§ Work to be completed: Locate the line that contains "Continue the three.js" in the entries below, then repeat it and every following line through the line that contains "# The whole creamer", exactly, and no others.

§ Given information:
↓↓↓

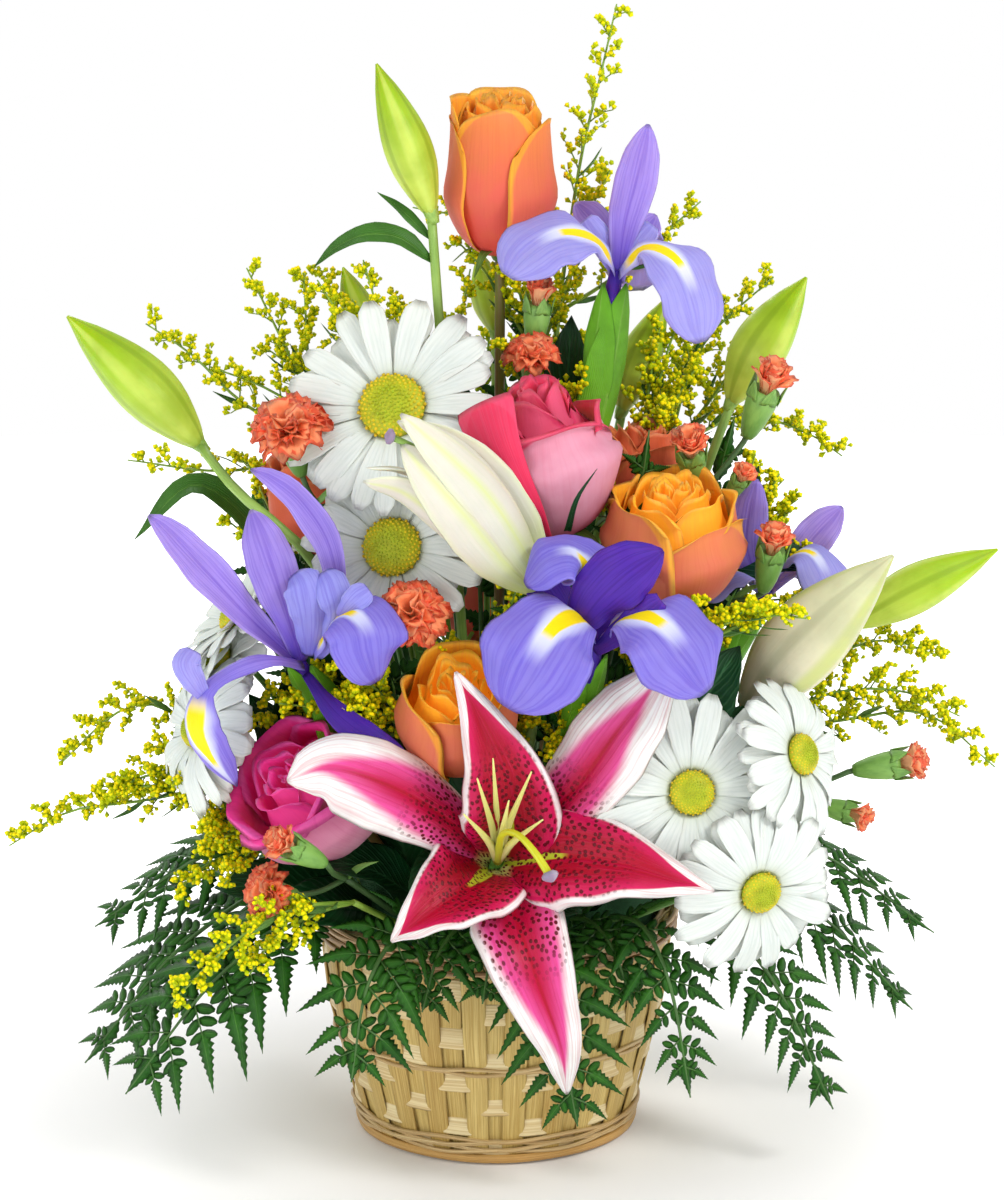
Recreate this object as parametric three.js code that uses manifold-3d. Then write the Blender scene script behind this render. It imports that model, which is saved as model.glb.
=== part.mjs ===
// A flower arrangement in a woven basket, in millimetres, +Z up.
// The origin is the centre of the basket's underside, and the front of the arrangement faces -Y.
// Every cut stem is one solid with the head or foliage that it carries, and stands in its own hole
// in the block of wet foam that fills the basket's plastic liner.
import * as THREE from "three";
import { mergeVertices } from "three/addons/utils/BufferGeometryUtils.js";
import Module from "manifold-3d";

const wasm = await Module();
wasm.setup();

// ---- driving dimensions -------------------------------------------------------------------------

const GAP = 0.4; // between pieces that touch
const BASKET_HEIGHT = 112;
const BASKET_SIDES = 24; // facets round the basket, shared by all its rings so that they nest
const WALL_THICK = 4; // splints and the strands woven through them
const WALL_PROFILE = [[0, 66.5], [36, 76], [65, 83], [84, 85.5], [112, 88]]; // [height, outer radius]
const BASE_THICK = 5;
const CANE_THICK = 2.4; // how far a hoop or band stands off the wall
const RIM_WIDTH = 12;
const MID_BAND = [47, 55]; // heights
const FOOT_BAND = [0.6, 14];
const LINER_THICK = 1.2;
const LINER_TOP = 98;
const FOAM_TOP = 134;
const FOAM_SHOULDER = 117; // where the block's trimmed edge starts
const FOAM_SIDES = 12;
const FOOT_HEIGHT = 98; // where the stems' cut ends stand, inside the foam
const FOOT_SPREAD = 44; // how far out the lowest-leaning stem stands
const FOOT_LEAN = 70; // degrees off vertical of that stem
const STEM_SIDES = 5;
const FERN_THICK = 1.8;

// ---- helpers ------------------------------------------------------------------------------------

const vector = (p) => new THREE.Vector3(...p);
const UP_Y = new THREE.Vector3(0, 1, 0);

// A closed geometry as a manifold-3d solid.
function solidOf(geometry) {
  const bare = geometry.clone();
  bare.deleteAttribute("normal");
  bare.deleteAttribute("uv");
  const merged = mergeVertices(bare, 1e-3);
  return new wasm.Manifold(
    new wasm.Mesh({
      numProp: 3,
      vertProperties: merged.attributes.position.array,
      triVerts: new Uint32Array(merged.index.array),
    }),
  );
}

function geometryOf(solid) {
  const mesh = solid.getMesh();
  const geometry = new THREE.BufferGeometry();
  geometry.setAttribute("position", new THREE.BufferAttribute(mesh.vertProperties, 3));
  geometry.setIndex(new THREE.BufferAttribute(mesh.triVerts, 1));
  return geometry;
}

// Several overlapping closed geometries as one.
function joined(geometries) {
  return geometryOf(geometries.map(solidOf).reduce((whole, piece) => whole.add(piece)));
}

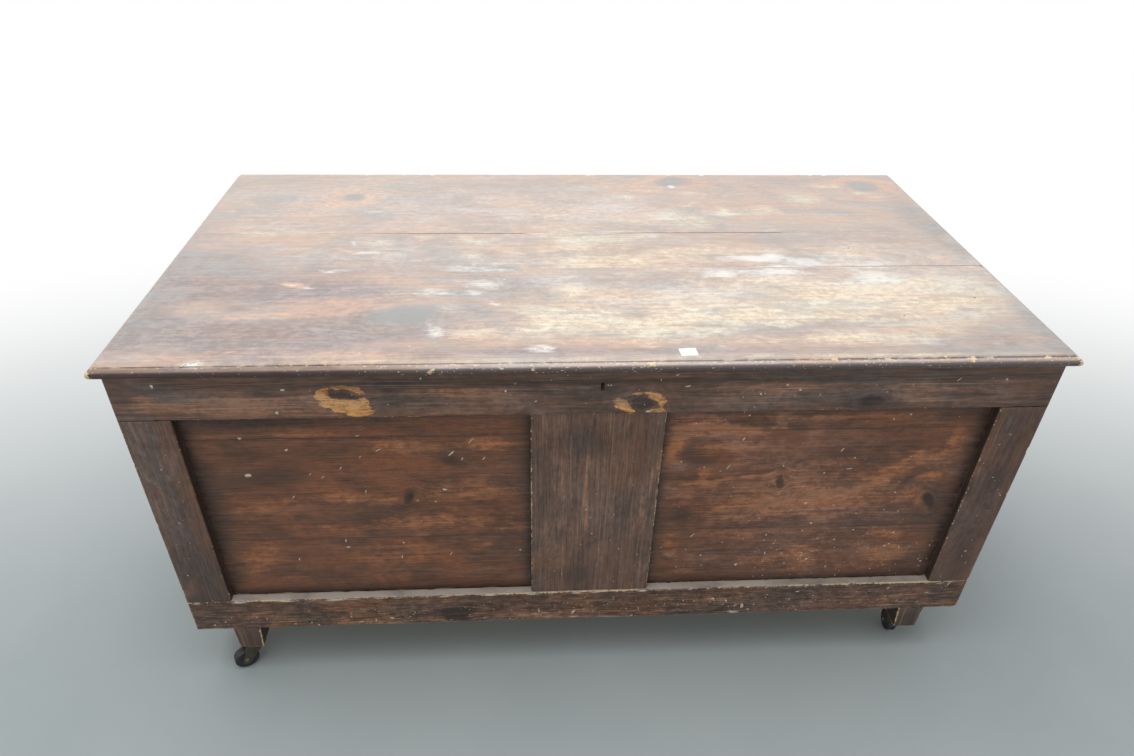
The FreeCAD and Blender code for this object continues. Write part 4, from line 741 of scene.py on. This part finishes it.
def woodMaterial(name, look):
    # Stain over growth rings and fibres, then the painted marks, whose edges streaks and mottling tear.
    material, tree, shader = newMaterial(name)
    noise, ease, mix, add, times, kept, take, most = toolsOf(tree)
    look = {key: fromScreen(*value) if isinstance(value, tuple) and len(value) == 3 else value
            for key, value in look.items()}
    grain = kept("grain", "Vector")
    fields = (noise(grain, *field) for field in woodFields.values())
    fine, broad, cloud, mottle, drifting, lines, chipping, dotting = fields
    streak = noise(grain, (look["long"], streakAcross, streakAcross), 5, .7, .2)
    turn = sumOf(tree, "FRACT", add(kept("ring"), times(streak, 1.2)))
    late = times(ease(turn, .3, .86), ease(turn, 1.0, .9))    # dark late wood, then a sudden edge
    along = add(times(broad, .35), times(streak, .65))
    colour = mix(ease(along, .5 - look["plain"], .5 + look["plain"]), look["deep"], look["light"])
    colour = mix(ease(cloud, .52, .34, 0, look["cooled"]), colour, look["cool"])
    colour = mix(ease(cloud, .48, .66, 0, look["heated"]), colour, look["heat"])
    knot = add(kept("knot"), take(add(times(cloud, 1.6), mottle), 1.3))
    alone = ease(kept("warm"), .1, .7, look["haloAlone"], 1)    # the halo's share where no warm mark lies
    colour = mix(times(ease(knot, 2.3, 1.0, 0, look["halo"]), alone), colour, look["knotHalo"])

    def torn(kind):
        # The painted amount, pushed up and down by streaks, mottling and clouds before it is cut off softly.
        low, high, *shares = look[kind + "Tear"]
        pushes = [times(take(field, .5), share) for field, share in zip((along, mottle, cloud), shares)]
        amount = kept(kind)
        pushed = add(amount, times(add(*pushes), ease(amount, .02, .4)))
        return ease(pushed, low, high, 0, look[kind + "Share"])
    drift = ease(drifting, .4, .6)
    # The marks in turn: slate holds painted shade along the frame and under the lid as well as dark stain, and
    # haze holds painted sheen as well as varnish bloom.
    for kind in ("plum", "warm", "ochre", "slate", "hazeAndSheen"):
        toned = add(streak, cloud, mottle, ease(kept(kind), 1.2, 2.8, 0, .5))
        tone = mix(ease(toned, 1.32, 1.66), look[kind + "Deep"], look[kind])
        colour = mix(torn(kind), colour, tone)
    colour = mix(1.0, colour, mix(drift, look["tintCool"], look["tintWarm"]), "MULTIPLY")
    ringed = times(late, ease(broad, .4, .6, look["late"] * .3, look["late"]))
    colour = mix(ringed, colour, look["lateTone"], "MULTIPLY")
    lined = add(ease(broad, .42, .62, .1, look["lined"]), times(kept("warm"), look["lined"]))
    colour = mix(times(ease(lines, .54, .66), lined), colour, look["line"])
    shade = times(ease(fine, .3, .72, 1 - look["fibre"], 1 + look["fibre"]),
                  ease(mottle, .32, .7, 1 - look["mottled"], 1 + look["mottled"]))
    colour = wire(tree, "ShaderNodeVectorMath", [(0, colour), ("Scale", shade)], operation="SCALE").outputs[0]
    core = times(ease(knot, 1.3, .6, 0, look["core"]), ease(mottle, .35, .6, .75, 1))
    colour = mix(core, colour, look["knotCore"])
    colour = mix(times(ringed, ease(knot, 1.6, .6, 0, look["knotRings"])), colour, look["knotHalo"])
    chalk = torn("chalk")
    colour = mix(chalk, colour, look["chalk"])
    # Painted shade: the dark edge tone on faces turned away from the board's face, in the lid's quirk and on its
    # front nose.
    colour = mix(kept("edge"), colour, look["edgeShadeTone"])
    chips = times(take(chipping, .5), 1.6)
    rubbed = ease(add(kept("worn"), chips), look["wornFrom"], look["wornFrom"] + .14)
    dots = ease(add(dotting, times(kept("worn"), .3)), .8, .86)
    worn = most(rubbed, dots)
    colour = mix(worn, colour, look["bare"])
    dusty = times(kept("dust"), ease(cloud, .3, .62, .5, .92))
    colour = mix(dusty, colour, look["dust"])
    aged = mix(ease(broad, .38, .62), look["innerDeep"], look["inner"])
    aged = mix(ease(cloud, .5, .7, 0, .55), aged, look["innerStain"])
    inner = kept("inner")
    colour = mix(inner, colour, mix(times(late, .45), aged, look["innerLate"]))
    gloss = ease(add(streak, mottle), .8, 1.2, look["roughLow"], look["roughHigh"])
    if look["dulled"]:
        dull = kept("dull")
        gloss = add(gloss, times(dull, look["dulled"]))
        tree.links.new(ease(dull, 1.0, 0.0, 0, look["coat"]), shader.inputs["Coat Weight"])
    rough = most(gloss, times(most(inner, worn, chalk, dusty), .8))
    height = take(add(times(fine, .5), times(streak, .8), times(late, .4)), worn)
    linkSurface(tree, shader, colour, rough, height, look["relief"], .4 * mm)
    shader.inputs["Coat Weight"].default_value = look["coat"]
    shader.inputs["Coat Roughness"].default_value = look["coatRough"]
    shader.inputs["Specular IOR Level"].default_value = look["shine"]
    print("  material", name)
    return material


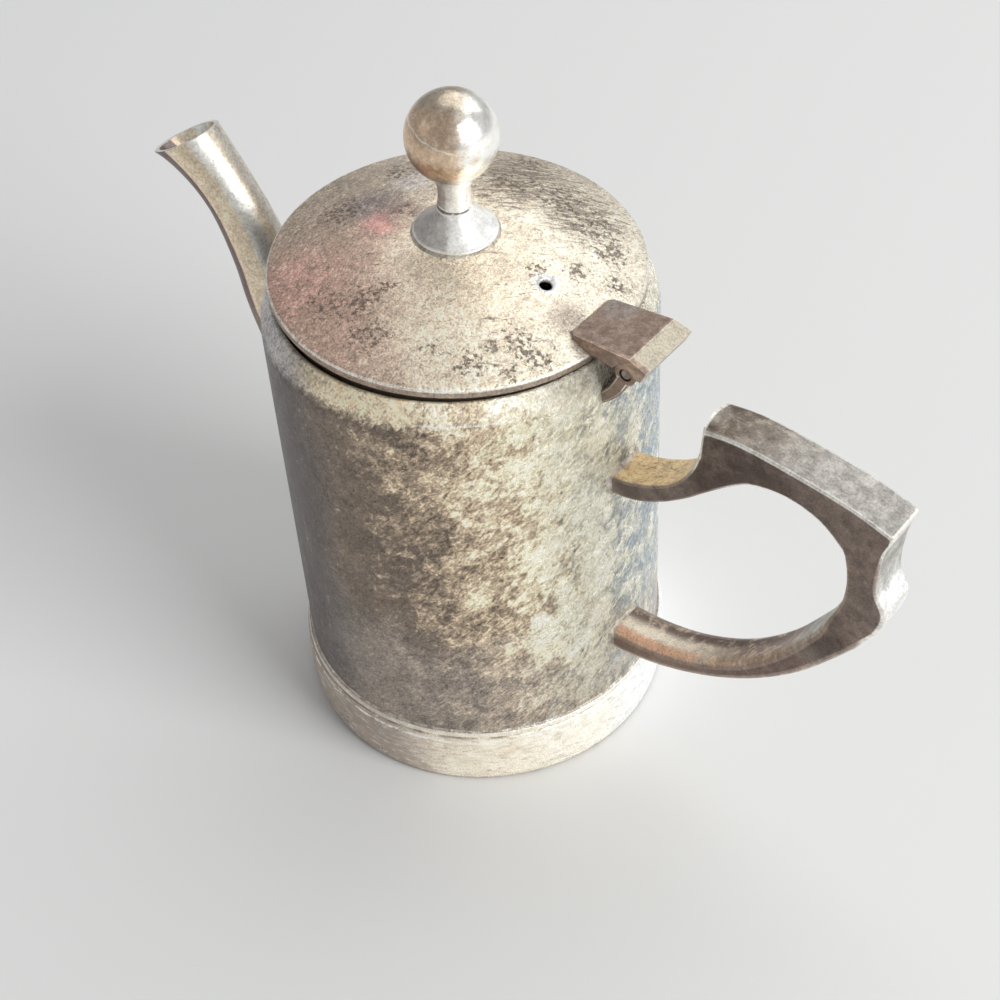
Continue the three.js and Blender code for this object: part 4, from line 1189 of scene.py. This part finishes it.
def knob_seam_mesh():
    """A thin line of solder round the knob's foot, on the dome."""
    r = KNOB_BASE_RADIUS
    profile = [(r - 0.5, dome_height(r - 0.5) - 0.05), (r - 0.3, dome_height(r) + 0.3)]
    profile += [(r + 0.02, dome_height(r) + 0.22), (r + 0.35, dome_height(r + 0.35) + 0.02)]
    profile += [(r + 0.35, dome_height(r + 0.35) - 0.1)]
    return turned("knob_solder", profile, KNOB_SEGMENTS)


# The whole creamer

def make_pot(hinge, solder, fixing):
    spout = Spout()
    body = body_finish()
    add_piece("worn_body_shell", body_mesh(spout), body, "pot", ["body_shell"])
    add_piece("dished_base", base_mesh(), body, "pot", ["base_plate"])
    add_piece("curved_foot_band", foot_mesh(), foot_finish(), "pot", ["foot_ring"])
    add_piece("foot_solder", foot_seam_mesh(), solder, "pot")
    add_piece("curved_spout", spout_mesh(spout), spout_finish(), "pot", ["spout_tube"])
    joint = fillet_mesh("spout_fillet", lambda t: spout_ring(spout, t), SPOUT_SOLDER)
    add_piece("spout_solder", joint, solder, "pot")
    handle = mark_edges_and_corners(handle_mesh(), HANDLE_FULL_BEND)
    add_piece("cast_handle", handle, cast_finish(), "pot", ["handle"])
    for name, root in (("handle_upper_solder", upper_root), ("handle_lower_solder", lower_root)):
        add_piece(name, fillet_mesh(name, root, HANDLE_SOLDER), solder, "pot")
    bracket = hinge_mesh("hinge_bracket", BRACKET_ROUNDING)
    add_piece("worn_hinge_bracket", bracket, hinge, "pot", ["hinge_bracket"])
    add_piece("peened_pin", pin_mesh(), fixing, "pot", ["hinge_pin"])


def make_lid(hinge, solder, fixing):
    knob = knob_finish()
    add_piece("domed_lid", lid_mesh(), lid_finish(), "lid", ["lid_cover"], ajar=True)
    add_piece("lid_ring", bezel_mesh(), lid_ring_finish(), "lid", ["lid_bezel"], ajar=True)
    add_piece("flared_knob_foot", knob_base_mesh(), knob, "lid", ["knob_base"], ajar=True)
    add_piece("knob_ball_and_neck", knob_ball_mesh(), knob, "lid", ["knob_ball"], ajar=True)
    add_piece("knob_solder", knob_seam_mesh(), solder, "lid", ajar=True)
    leaf = hinge_mesh("hinge_leaf", LEAF_ROUNDING)
    add_piece("worn_hinge_leaf", leaf, hinge, "lid", ["hinge_leaf"])
    for name in ("knob_stud", "knob_washer", "knob_nut"):
        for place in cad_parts[name].material_slots:
            place.material = fixing


# Floor, light and camera

def make_floor():
    """A plain pale floor that keeps the object's shadow."""
    reach = FLOOR_REACH * MM
    mesh = bpy.data.meshes.new("floor")
    corners = [(x * reach, y * reach, -FLOOR_DROP * MM) for x, y in ((-1, -1), (1, -1), (1, 1), (-1, 1))]
    mesh.from_pydata(corners, [], [(0, 1, 2, 3)])
    f = Finish("pale_floor")
    colour = f.mix(f.noise(260, detail=3), (0.8, 0.8, 0.785), (0.77, 0.775, 0.765))
    f.node("OutputMaterial", {"Surface": f.node("BsdfPrincipled", {"Base Color": colour, "Roughness": 0.8})})
    mesh.materials.append(f.material)
    floor = bpy.data.objects.new("floor", mesh)
    bpy.context.scene.collection.objects.link(floor)


def add_lamp(name, right, away, height, width, depth, radiance):
    """A soft lamp of a given brightness that is aimed at the pot. Its place and size are in millimetres."""
    light = bpy.data.lights.new(name, "AREA")
    light.shape = "RECTANGLE"
    light.size, light.size_y = width * MM, depth * MM
    light.energy = radiance * math.pi * light.size * light.size_y
    lamp = bpy.data.objects.new(name, light)
    place = Vector(VIEW_RIGHT) * right + Vector(VIEW_AWAY) * away + Vector((0, 0, height))
    lamp.location = place * MM
    lamp.rotation_euler = (place - LAMP_AIM).to_track_quat("Z", "Y").to_euler()
    bpy.context.scene.collection.objects.link(lamp)


def make_light():
    world = bpy.data.worlds.new("soft_room")
    bpy.context.scene.world = world
    world.use_nodes = True
    background = world.node_tree.nodes["Background"]
    background.inputs["Color"].default_value = (*ROOM_COLOUR, 1.0)
    background.inputs["Strength"].default_value = ROOM_BRIGHTNESS
    for lamp in LAMPS:
        add_lamp(*lamp)


def make_camera():
    camera = bpy.data.cameras.new("camera")
    camera.sensor_width = 36
    camera.lens = CAMERA_LENS
    camera.clip_start = 0.01
    camera.clip_end = 50
    seen = bpy.data.objects.new("camera", camera)
    flat = math.cos(CAMERA_ELEVATION)
    back = Vector((
        math.sin(CAMERA_AZIMUTH) * flat, -math.cos(CAMERA_AZIMUTH) * flat, math.sin(CAMERA_ELEVATION),
    ))
    level = Vector(VIEW_RIGHT)
    above = back.cross(level)
    c, s = math.cos(CAMERA_ROLL), math.sin(CAMERA_ROLL)
    right = level * c + above * s
    up = above * c - level * s
    turn = Matrix((right, up, back)).transposed().to_4x4()
    seen.matrix_world = Matrix.Translation(CAMERA_PLACE * MM) @ turn
    bpy.context.scene.collection.objects.link(seen)
    bpy.context.scene.camera = seen


hinge_metal, pale_solder, fixing_metal = hinge_finish(), solder_finish(), fixing_finish()
make_pot(hinge_metal, pale_solder, fixing_metal)
make_lid(hinge_metal, pale_solder, fixing_metal)
make_floor()
make_light()
make_camera()
bpy.context.scene.view_settings.view_transform = "Standard"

↑↑↑

§ Written solution:
Continue the three.js and Blender code for this object: part 4, from line 1189 of scene.py. This part finishes it.
def knob_seam_mesh():
    """A thin line of solder round the knob's foot, on the dome."""
    r = KNOB_BASE_RADIUS
    profile = [(r - 0.5, dome_height(r - 0.5) - 0.05), (r - 0.3, dome_height(r) + 0.3)]
    profile += [(r + 0.02, dome_height(r) + 0.22), (r + 0.35, dome_height(r + 0.35) + 0.02)]
    profile += [(r + 0.35, dome_height(r + 0.35) - 0.1)]
    return turned("knob_solder", profile, KNOB_SEGMENTS)


# The whole creamer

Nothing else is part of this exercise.